I'm preparing for a test, and I've stumbled across the next question:
"Prove that the complexity class NP ∩ co-NP is closed under concatenation."
So my idea was that I know that a language $L∈ (NP ∩ co-NP)$ iff both $L$ and $\bar L$ belong to NP. So I know that I need to find a non-deterministic turing machines that runs in polynomial time and is solvable for $L1L2$ and $\overline {L1L2}$.
For $L1L2$ I have an idea, using the machines that are given to me already by knowing that L1 and L2 are in NP, I can build a Turing machine that accepts when both of their machines accept, and declines otherwise.
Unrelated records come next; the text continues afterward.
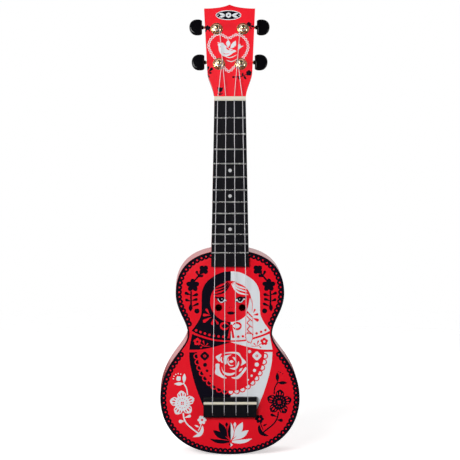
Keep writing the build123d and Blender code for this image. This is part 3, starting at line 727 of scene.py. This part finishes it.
def drawRose(sheet, values):
    for piece in values["pieces"]:
        sheet.add("white", curve(piece, closed=True, steps=3))
    sheet.add("white", leaf((-2.6, -298.3), (3.2, -297.9), 3.4), leaf((13.4, -305.0), (9.4, -309.7), 2.4),
              strand([(-10.4, -292.8), (-11.2, -296.2), (-9.4, -299.6)], 2.0),
              strand([(-2.6, -294.6), (-3.4, -299.0), (-0.6, -302.6), (3.2, -302.4)], 1.5))


def drawShoulderSprigs(sheet):
    flower = lobes(-30.8, -192.6, 4, 3.0, 2.7, 45)
    stems = [stroke([(-33.4, -195.2), (-36.6, -199.6), (-41.6, -205.6)], 1.9),
             petal((-36.4, -200.3), (-39.4, -193.8), 3.3), petal((-38.6, -201.0), (-31.4, -199.0), 3.5),
             star(-43.4, -210.4, 7.7, 4.9),
             stroke([(-45.2, -217.0), (-45.4, -228), (-45.0, -236.0)], 1.9),
             petal((-45.2, -221.8), (-52.6, -218.8), 3.6), petal((-45.2, -223.0), (-37.2, -220.4), 3.6),
             petal((-45.3, -228.9), (-52.0, -226.6), 3.3), petal((-45.3, -228.5), (-37.8, -225.9), 3.4),
             petal((-45.3, -235.0), (-36.6, -231.2), 3.2), leaf((-45.5, -230.8), (-46.1, -240.6), 4.4),
             disc(-38.6, -239.9, 2.9)]
    sheet.pair("black", "black", *flower, *stems)


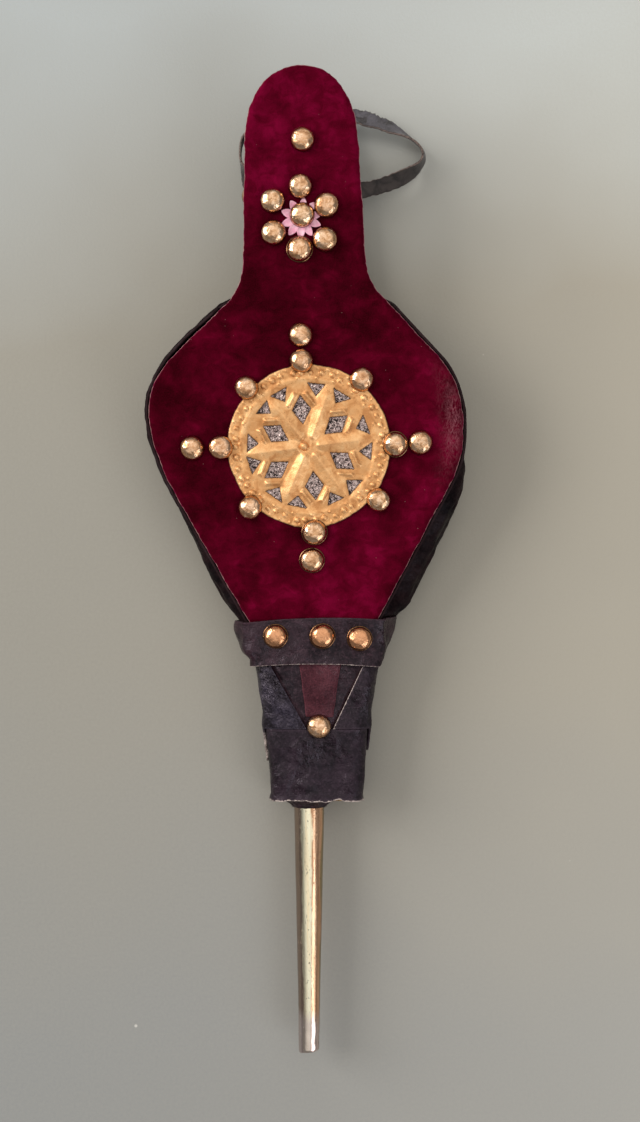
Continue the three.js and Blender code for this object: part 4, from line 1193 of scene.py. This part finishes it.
def hinge_row(y, left, right):
    """One row of the leather, from the right ear's foot over the top to the left ear's foot."""
    arch = 1.2 if y > 14 or y < -7 else 0
    half = board_half(y) if y > 0 else NOSE_HALF
    up = VELVET_TOP + LAYER_GAP + LEATHER / 2

    def top(x, z):
        place = y + arch * (1 - (x / NOSE_HALF) ** 2)
        if place >= 0:
            return carried((x, place, z), ON_FRONT)
        return np.array([HINGE.x + x, HINGE.y + place, BLOCK_TOP + z])

    def wall(x, z):
        return carried((x, y, z), ON_BACK) if y >= 0 else np.array([HINGE.x + x, HINGE.y + y, z])

    def side(ear, sign):
        foot = max(ear - 2.5, half + (2.8 if sign > 0 else 1.6)) if y > 0 else ear
        corner = min(half + 3.3, ear - 0.5)
        return [
            wall(sign * (foot + LEATHER / 2), 1.6),
            wall(sign * (ear + LEATHER / 2), 10),
            wall(sign * (ear + LEATHER / 2), 18),
            top(sign * (corner + LEATHER / 2), -2.5),
            top(sign * (corner - 1.9), up - 0.2),
            top(sign * NOSE_HALF / 2, up + 0.1),
        ]

    return [*side(right, 1), top(0, up + 0.1), *side(left, -1)[::-1]]


def make_hinge_leather():
    grid = net([hinge_row(*row) for row in HINGE_ROWS], 64, 190)
    nails = [carried(seat, matrix) for name, _, matrix, seat in NAILS if name.startswith("hinge_nail")]
    near = np.min([np.hypot(grid[..., 0] - x, grid[..., 1] - y) for x, y, _ in nails], axis=0)
    flat = smooth(grid[..., 2], 26, 29)
    press = 0.4 * hill(np.maximum(0, near - NAIL_RADIUS), 1.8) * flat
    puckers = 0.5 * rough(grid / (1, 1, 2.5), 4.2, 71) * (1 - flat) + 0.12 * rough(grid, 3, 72)
    normal = outer_normals(grid, False, 32, 95)
    part = sheet(grid + normal * (puckers - press)[..., None], LEATHER)
    piece = build("hinge_strap", "hinge_leather", None, DARK_LEATHER, part)
    paint_sheet(piece, "cut", smooth(np.linspace(0, 1, len(grid)), 0.9, 1)[:, None], grid)
    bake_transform(piece)


make_hinge_leather()

# ---- leathers on the nose


def flap_edge(side, y):
    """The top edge of a flap: one side of the V."""
    share = (-101 - y) / 27.5
    return mix(-20.2, -4.4, share) if side < 0 else mix(21.6, 8.6, share)


FLAP_TOP, FLAP_CORNER = 0.42, 0.62  # the shares of its width where a flap reaches the corner and leaves it


def make_flap(side, name):
    start, top_end = BLOCK_REAR + 1.5, BAND_START + 0.1
    side_end = -146 if side < 0 else -141
    rows, columns = edged(64, 40), edged(70, 45)
    grid = np.zeros((len(rows), len(columns), 3))
    for i, row in enumerate(rows):
        for j, share in enumerate(columns):
            down = float(np.clip((share - FLAP_TOP) / (FLAP_CORNER - FLAP_TOP), 0, 1))
            end = mix(top_end, side_end, smooth(share, 0.58, 0.8))
            if share > 0.85:
                end = mix(end, mix(top_end, side_end, 0.4), smooth(share, 0.85, 1))
            y = mix(start, end, row)
            half = along(BLOCK_HALF, max(y, BAND_START)) - max(0, BAND_START - y) * 0.08
            off = LAYER_GAP + LEATHER / 2 + 1.4 * down**3 * smooth(-y, 120, 129)
            if share <= FLAP_TOP:
                corner_x = half - BLOCK_CORNER
                x = mix(flap_edge(side, y) - BLOCK_X, side * corner_x, share / FLAP_TOP)
                grid[i, j] = BLOCK_X + x, y, BLOCK_TOP + off
                continue
            angle = (1 - down) * math.pi / 2
            reach = BLOCK_CORNER + off
            z = BLOCK_TOP - BLOCK_CORNER + reach * math.sin(angle)
            z = mix(z, 0.9, max(0, share - FLAP_CORNER) / (1 - FLAP_CORNER))
            grid[i, j] = BLOCK_X + side * (half - BLOCK_CORNER + reach * math.cos(angle)), y, z
    normal = grid_normals(grid) * side
    bow = 0.3 * rough(grid, 8, 81 + side) + 0.1 * rough(grid, 2.5, 83 + side)
    loose = smooth(grid[..., 2], 29.5, 27)
    grid = grid + normal * (bow * (0.35 + 0.65 * loose))[..., None]
    # The left flap's lighter, bluer leather is a painted highlight; the right flap uses the band's leather.
    look = PEBBLED_LIT_LEATHER if side < 0 else BAND_LEATHER
    points, faces, edge = sheet(grid, LEATHER)
    part = points, faces, edge * (1 if side < 0 else 0.5)
    flap = build(name + "_leather", name, "back", look, part)
    cut = smooth(columns, 0.6, 0.7) if side < 0 else 1 - smooth(columns, 0.02, 0.05)
    paint_sheet(flap, "cut", cut, grid)


def strip_ring(rear, front):
    """A strip that tapers along the nose. Each end is its middle's x, its y and its half width."""
    (xr, yr, hr), (xf, yf, hf) = rear, front
    corners = [(xr + hr, yr), (xr - hr, yr), (xf - hf, yf), (xf + hf, yf), (xr + hr, yr)]
    ring = evenly(corners, 0.8)[:-1]
    return ring + 0.12 * np.stack([rough(ring, 3, 91), rough(ring, 3, 92)], 1)


def make_strips():
    tongue = strip_ring((0.4, -96, 22.6), (2, -126.2, 6.8))
    crown = lambda base: lambda p, d: base + 0.1 * rough(p, 4, 93) - 0.25 * hill(d, 0.4)
    part = plate([tongue], 1.2, crown(BLOCK_TOP + 0.68), level(BLOCK_TOP + LAYER_GAP))
    lining = strip_ring((0.6, -95, 22.8), (1, -131, 17))
    lining = plate([lining], 0, level(BLOCK_TOP + 0.12), level(BLOCK_TOP + 0.02))
    build("tongue_leather", "nose_tongue", "back", DARK_LEATHER, part, lining)
    accent = strip_ring((2.2, -96.5, 9.9), (2, -123.6, 6.2))
    pebble = lambda p, d: BLOCK_TOP + 1.5 + 0.07 * rough(p, 1.3, 94) - 0.3 * hill(d, 0.4)
    part = plate([accent], 0.7, pebble, level(BLOCK_TOP + 0.85))
    build("accent_leather", "accent_strip", "back", WINE_LEATHER, part)


def block_ring(y, grow, count=200):
    """The block's rounded section at y, grown by the given distance, as a ring of count points."""
    half = along(BLOCK_HALF, y)
    share = (y - BLOCK_FRONT) / (BAND_START - BLOCK_FRONT)
    low, high = mix(3.2, 1.7, share), mix(25, BLOCK_TOP, share)
    right, high, low = half - BLOCK_CORNER, high - BLOCK_CORNER, low + BLOCK_CORNER
    reach, ring = BLOCK_CORNER + grow, []
    for quarter, (x, z) in enumerate([(right, high), (-right, high), (-right, low), (right, low)]):
        for angle in np.linspace(quarter, quarter + 1, 12) * math.pi / 2:
            ring.append((BLOCK_X + x + reach * math.cos(angle), z + reach * math.sin(angle)))
    ring = evenly(ring + ring[:1], 0.5)
    places = np.linspace(0, len(ring) - 1, count + 1)[:-1]
    ring = np.stack([np.interp(places, np.arange(len(ring)), ring[:, k]) for k in range(2)], 1)
    return np.column_stack([ring[:, 0], np.full(count, y), ring[:, 1]])


def make_band():
    rows = edged(46, 34)
    grow = LAYER_GAP + LEATHER / 2
    grid = np.stack([block_ring(mix(BAND_START - 0.05, BLOCK_FRONT, row), grow) for row in rows])
    around = lengths(grid[-1])[:, None]
    wave = 0.75 * rough(around, 7, 101) + 0.3 * rough(around, 2.2, 102)
    grid[..., 1] -= wave * smooth(rows, 0.75, 1)[:, None]
    normal = outer_normals(grid, True, 10, 50)
    lip = smooth(rows, 0.9, 1)[:, None] * (0.5 + 0.6 * rough(around, 5, 103))
    dents = 0.3 * rough(grid, 11, 104) + 0.12 * rough(grid, 3, 105)
    from_nail = np.hypot(grid[..., 0] - NOSE_NAIL[0], grid[..., 1] - NOSE_NAIL[1]) - NAIL_RADIUS
    press = 0.5 * hill(from_nail, 1.5) * (grid[..., 2] > 26)
    grid = grid + normal * (lip + dents - press)[..., None]
    points, faces, edge = sheet(grid, LEATHER, wrap=True)
    band = build("band_leather", "nose_band", "back", BAND_LEATHER, (points, faces, edge * 0.35))
    paint_sheet(band, "cut", smooth(rows, 0.8, 0.9)[:, None], grid)


make_flap(-1, "nose_flap_left")
make_flap(1, "nose_flap_right")
make_strips()
make_band()

# ---- nozzle


def lay_down(part):
    """Turns a part made round the z axis so that its z runs along the nozzle's y."""
    points, faces, edge = part
    points = np.stack([points[:, 0] + NOZZLE_X, points[:, 2], NOZZLE_Z - points[:, 1]], 1)
    return points, faces, edge


def make_nozzle():
    wall, root, taper = 0.8, BLOCK_FRONT + 35, BLOCK_FRONT - 4
    outside = [(NOZZLE_TIP_RADIUS - 0.25, NOZZLE_TIP), (NOZZLE_TIP_RADIUS, NOZZLE_TIP + 0.3)]
    for share in np.linspace(0, 1, 90)[1:]:
        radius = mix(NOZZLE_TIP_RADIUS, NOZZLE_ROOT_RADIUS, share)
        outside.append((radius, mix(NOZZLE_TIP, taper, share)))
    outside += [(NOZZLE_ROOT_RADIUS, root)]
    inside = [(r - wall, y) for r, y in outside[::-6]] + [(NOZZLE_TIP_RADIUS - wall, NOZZLE_TIP + 0.1)]
    profile = [*outside, *inside, outside[0]]

    def worn(grid, angle):
        x, y, z = np.moveaxis(grid, -1, 0)
        tip = smooth(z, NOZZLE_TIP + 30, NOZZLE_TIP)
        squash = 1 - 0.035 * tip
        dents = 0.05 * rough(grid / (1, 1, 5), 3, 111) + 0.16 * tip * rough(grid, 4, 112)
        away = np.hypot(x, y)
        scale = (away + dents) / np.maximum(away, 1e-6)
        slant = 0.7 * tip**4 * (x / NOZZLE_TIP_RADIUS) + 0.25 * tip**4 * rough(grid, 2.4, 113)
        slant = np.where(z < NOZZLE_TIP + 8, slant, 0)
        return np.stack([x * scale / squash, y * scale * squash, z + slant], -1)

    part = lay_down(lathe(profile, 96, worn))
    tube = build("nozzle_pipe", "nozzle_tube", "back", TUBE_BRASS, part, sharp=50)
    points = part[0]
    radius = np.maximum(1, np.hypot(points[:, 0] - NOZZLE_X, points[:, 2] - NOZZLE_Z))
    # From the tube's left side to its right, for the painted reflection bands of its look.
    paint(tube, "side", 0.5 + 0.5 * (points[:, 0] - NOZZLE_X) / radius)
    paint(tube, "tip", smooth(points[:, 1], NOZZLE_TIP + 45, NOZZLE_TIP))


def make_seal():
    inner, face = NOZZLE_ROOT_RADIUS + 0.3, BLOCK_FRONT - 0.3
    outside = [(3.6, 0.8), (3.0, 1.1), (2.4, 1.6), (1.7, 2.4), (1.0, 3.4), (0.3, 4.4), (0, 4.8)]
    profile = [(inner + out, face - ahead) for ahead, out in outside]
    profile = [(inner, face - 3.6), *profile, (inner, face), (inner, face - 3.6)]

    def gathered(grid, angle):
        x, y, z = np.moveaxis(grid, -1, 0)
        away = np.hypot(x, y)
        pleat = np.cos(11 * angle + 0.8 * np.sin(3 * angle))[None] * 0.35 + 0.3 * rough(grid, 2.2, 121)
        grow = smooth(away, inner + 0.3, inner + 2.5) * pleat
        scale = (away + grow) / away
        drawn = 0.35 * np.maximum(0, pleat) * (away > inner + 0.5)
        return np.stack([x * scale, y * scale, z - drawn], -1)

    part = lay_down(lathe(profile, 120, gathered))
    build("seal_leather", "nozzle_seal", "back", DARK_LEATHER, part)


make_nozzle()
make_seal()

# ---- CAD pieces that stay


def finish_node(name, look, bevel):
    """Gives a CAD node its material, and rounds its edges a little."""
    node = frame["nodes"][name]
    node.data.materials.clear()
    node.data.materials.append(look)
    modifier = node.modifiers.new("rounded", "BEVEL")
    modifier.width = bevel * MM
    modifier.segments = 3
    modifier.angle_limit = math.radians(40)


finish_node("nose_block", PALE_WOOD, 0.3)
finish_node("valve_batten", PALE_WOOD, 0.4)
finish_node("valve_flap", VALVE_LEATHER, 0.25)
finish_node("valve_tack_1", NAIL_BRASS, 0.15)
finish_node("valve_tack_2", NAIL_BRASS, 0.15)

# ---- table and light


# The room's colour by height: 0 is level with the object, and 1 is overhead, at the bright ceiling.
ROOM_UP = (0, 0.28, 0.96)
ROOM = [
    (0.05, (0.24, 0.23, 0.22)),
    (0.5, (0.17, 0.16, 0.15)),
    (0.83, (0.85, 0.81, 0.76)),
    (1.0, (1.15, 1.11, 1.05)),
]
LIGHT_TARGET = Vector((0, -0.03, 0.02))
TABLE_REACH = 3


def make_table():
    mesh = bpy.data.meshes.new("table")
    r = TABLE_REACH
    mesh.from_pydata([(-r, -r, 0), (r, -r, 0), (r, r, 0), (-r, r, 0)], [], [(0, 1, 2, 3)])
    mesh.materials.append(table_look())
    table = bpy.data.objects.new("table", mesh)
    bpy.context.scene.collection.objects.link(table)


def area_light(name, place, size, power, colour):
    """A square light that points at the bellows."""
    light = bpy.data.objects.new(name, bpy.data.lights.new(name, "AREA"))
    light.data.shape = "SQUARE"
    light.data.size = size
    light.data.energy = power
    light.data.color = colour
    light.location = place
    light.rotation_euler = (LIGHT_TARGET - Vector(place)).to_track_quat("-Z", "Y").to_euler()
    light.visible_camera = False
    bpy.context.scene.collection.objects.link(light)


def make_world():
    """A room with a bright ceiling and dim walls."""
    world = bpy.data.worlds.new("room")
    world.use_nodes = True
    nodes, link = world.node_tree.nodes, world.node_tree.links.new
    way = nodes.new("ShaderNodeTexCoord")
    height = nodes.new("ShaderNodeVectorMath")
    height.operation = "DOT_PRODUCT"
    height.inputs[1].default_value = ROOM_UP
    ramp = nodes.new("ShaderNodeValToRGB")
    set_ramp(ramp.color_ramp, ROOM)
    link(way.outputs["Generated"], height.inputs[0])
    link(height.outputs["Value"], ramp.inputs["Fac"])
    link(ramp.outputs["Color"], nodes["Background"].inputs["Color"])
    nodes["Background"].inputs["Strength"].default_value = 1.0
    bpy.context.scene.world = world


make_table()
make_world()
area_light("window", (-1.85, 0.65, 1.25), 1.4, 40, (1.0, 0.97, 0.93))
area_light("far_window", (0.9, -0.95, 0.9), 0.9, 6, (0.93, 0.96, 1.0))
bpy.context.scene.view_settings.view_transform = "Standard"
My problem now is with $\overline {L1L2}$, I thought about two approaches:
- If I do the same idea which I did with $L1L2$, and use the turing machines that given to me by $\overline {L1}$ and $\overline {L2}$ but I don't feel it's right - since I don't think that complement of concatenation is concatenation of complements.
- Taking the TM I built in the first step, and basically swapping the accept and decline, which seems right but doesn't it prove that $NP = co-NP$ ? Because then I could take every problem in $NP$ and swap the accept/decline and and make it decidable.
I would be glad to hear of ideas or help to fix my understanding of the things I proposed. Thank you!